Mike Budenholzer, more than just about any coach, has solved regular season basketball. Come playoffs, Budenholzer coaches as if he’s forgotten that he’s the coach. Over the last three seasons, the Bucks racked up the NBA’s best cumulative record by playing cynically inflexible basketball geared towards optimizing shot selection or whatever that’s incompatible with the demands of the playoffs. Like a lazy job applicant making minimal changes to a recycled cover letter, Budenholzer sets a game plan before tip-off and then goes head empty, just vibes. Kevin Durant torching a smaller defender? It is what it is. Trae Young abusing drop coverage? Somebody ought to do something about that. Paul flaying the same big men over and over again? Hmm, that’s a thinker.
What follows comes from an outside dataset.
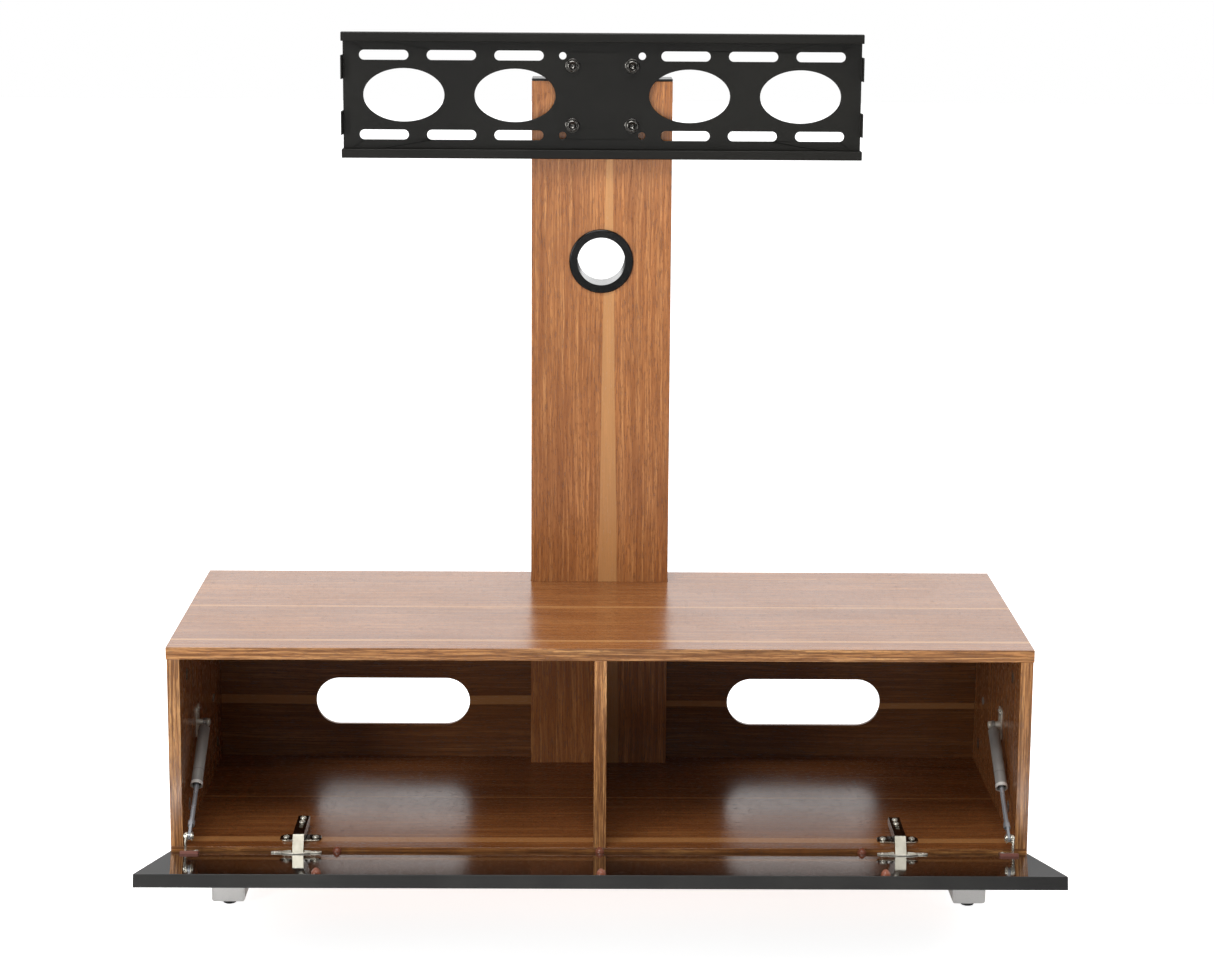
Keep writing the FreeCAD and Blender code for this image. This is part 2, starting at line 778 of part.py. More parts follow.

And herein lies the central, eternal frustration with the Milwaukee Bucks: they have the personnel to adopt any style and they still unfailingly play with all the imagination of a tech company’s san-serif logo. The Bucks overflow with skill and length and athleticism and you can pound sand if you think they’re going to do anything cool with it. To watch a Bucks game is to watch a minor-key version of Uncut Gems in real time —they can save themselves from themselves but they won’t.
In this sense, regardless of what you thought about the Bucks coming into the Finals, you were right—they’re a truly elite squad who are also maybe a bunch of clowns who should get off my TV forever. The Bucks defy characterization, paving a liminal space between Finalist and fraud. There will forever be a gap between what the Bucks can achieve (era-defining dynasty) and what they will (something well short of an era-defining dynasty). The mystery remains whether the Bucks and Antetokounmpo can make it count.